3 variables multiplication with 1 constraint lagrange multiplier

Question

The question states that : Suppose we want to optimise the function $f(x,y,z) = ax^2 + by^2 + cz^2$, where $a$, $b$, $c$ are positive constants, subject to the constraints $x^3 + y^3 + z^3 = 1$ and $x,y,z > 0$. Show that this problem has only one solution and the optimal value of $f(x,y,z)$ is equal to $(a^3 + b^3 + c^3)^{\frac 13}$.
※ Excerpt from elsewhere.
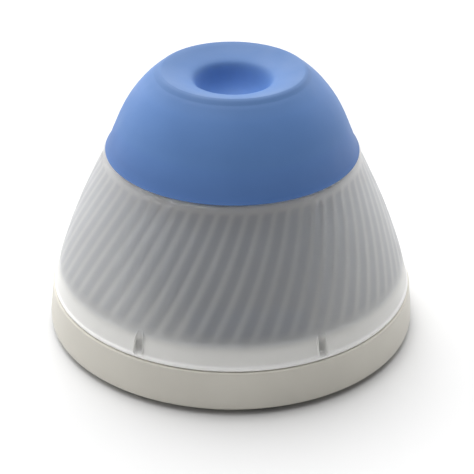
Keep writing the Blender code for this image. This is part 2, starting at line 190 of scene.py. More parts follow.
def frosted(name, clear_rough, low, high, stripe=0.0):
    """Moulded translucent plastic: milky, finely frosted, denser along its lower edge."""
    m = Mat(name)
    drift = m.ramp(m.noise(45.0, 3.0), [(0.3, (0.965, 0.965, 0.965, 1)),
                                        (0.7, (1.0, 1.0, 1.0, 1))])
    m.link(m.mapped(m.noise(170.0, 4.0, 0.6), clear_rough[0], clear_rough[1]),
           m.p.inputs["Roughness"])
    m.link(m.bump(m.noise(2600.0, 2.0, 0.5), 0.12, 0.000004), m.p.inputs["Normal"])
    sep = m.node("ShaderNodeSeparateXYZ")
    m.link(m.tc.outputs["Object"], sep.inputs["Vector"])
    n = m.node("ShaderNodeMapRange")
    n.inputs["From Min"].default_value = 0.0
    n.inputs["From Max"].default_value = 0.06
    n.inputs["To Min"].default_value = 0.0
    n.inputs["To Max"].default_value = 1.0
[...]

My teacher just teaches us how to solve this type of problem with degree 1, but not of degree 2 and 3, so I have no idea how to solve this question. Please help me, thank you.

Answer 1

Hint: Solve the system $$2ax+3\lambda x^2=0$$ $$2by+3\lambda y^2=0$$ $$2cz+3\lambda z^2=0$$ $$x^3+y^3+z^3=1$$

Answer 2

Consider the Lagrange function with Lagrange multiplier $ \lambda: $ $$ \mathcal{L}(x,y,z,\lambda)=f(x,y,z)-\lambda(x^3+y^3+z^3-1) $$ satisfying the following equations: \begin{cases} \dfrac{\partial \mathcal{L}}{\partial x}=2ax-3\lambda x^2&=0\\ \dfrac{\partial\mathcal L}{\partial y}=2by-3\lambda y^2&=0\\ \dfrac{\partial\mathcal L}{\partial z}=2cz-3\lambda z^2&=0\\ \dfrac{\partial\mathcal L}{\partial \lambda}=-(x^3+y^3+z^3-1)&=0 \end{cases} Since $ a,b,c,x,y,z>0 $, we have $ \lambda\ne 0 $ and \begin{cases} x=\dfrac{2a}{3\lambda}\\ y=\dfrac{2b}{3\lambda}\\ z=\dfrac{2c}{3\lambda}\\ x^3+y^3+z^3=1 \end{cases} So you have \begin{align} 27\lambda^3=8(a^3+b^3+c^3) \end{align} i.e., $$ 3\lambda=2\sqrt[3]{a^3+b^3+c^3} $$ and \begin{cases} x=a(a^3+b^3+c^3)^{-\frac{1}{3}}\\ y=b(a^3+b^3+c^3)^{-\frac{1}{3}}\\ z=c(a^3+b^3+c^3)^{-\frac{1}{3}} \end{cases}

So the minimum value of $ f(x,y,z) $ constrained to the conditions is $$ f(a(a^3+b^3+c^3)^{-\frac{1}{3}},b(a^3+b^3+c^3)^{-\frac{1}{3}},c(a^3+b^3+c^3)^{-\frac{1}{3}}) $$ which is $$ (a^3+b^3+c^3)^{\frac{1}{3}}. $$

Answer 3

Calling

$$ L(x,y,z,\lambda) = ax^2+b y^2+z z^2-\lambda(x^3+y^3+z^3-1) $$

the stationary conditions are

$$ \begin{cases} 2ax-3\lambda x^2= 0\\ 2b y - 3\lambda y^2 = 0\\ 2c z - 3\lambda z^2 = 0\\ x^3+y^3+z^3= 1 \end{cases} $$

So we have

$$ \begin{cases} x = \frac{2a}{3\lambda}\\ y = \frac{2b}{3\lambda}\\ z = \frac{2c}{3\lambda}\\ \left(\frac{2a}{3\lambda}\right)^3+\left(\frac{2b}{3\lambda}\right)^3+\left(\frac{2c}{3\lambda}\right)^3=1 \end{cases} $$

or

$$ \sqrt[3]{a^3+b^3+c^3} = \frac{3}{2}\lambda $$

substituting back we have

$$ \frac{x^*}{a} = \frac{y^*}{b}=\frac{z^*}{c} = \frac{1}{\sqrt[3]{a^3+b^3+c^3}} $$

and thus

$$ f(x^*,y^*,z^*) = \frac{(a^3+b^3+c^3)}{\left(a^3+b^3+c^3\right)^{\frac{2}{3}}} = \left(a^3+b^3+c^3\right)^{\frac{1}{3}} $$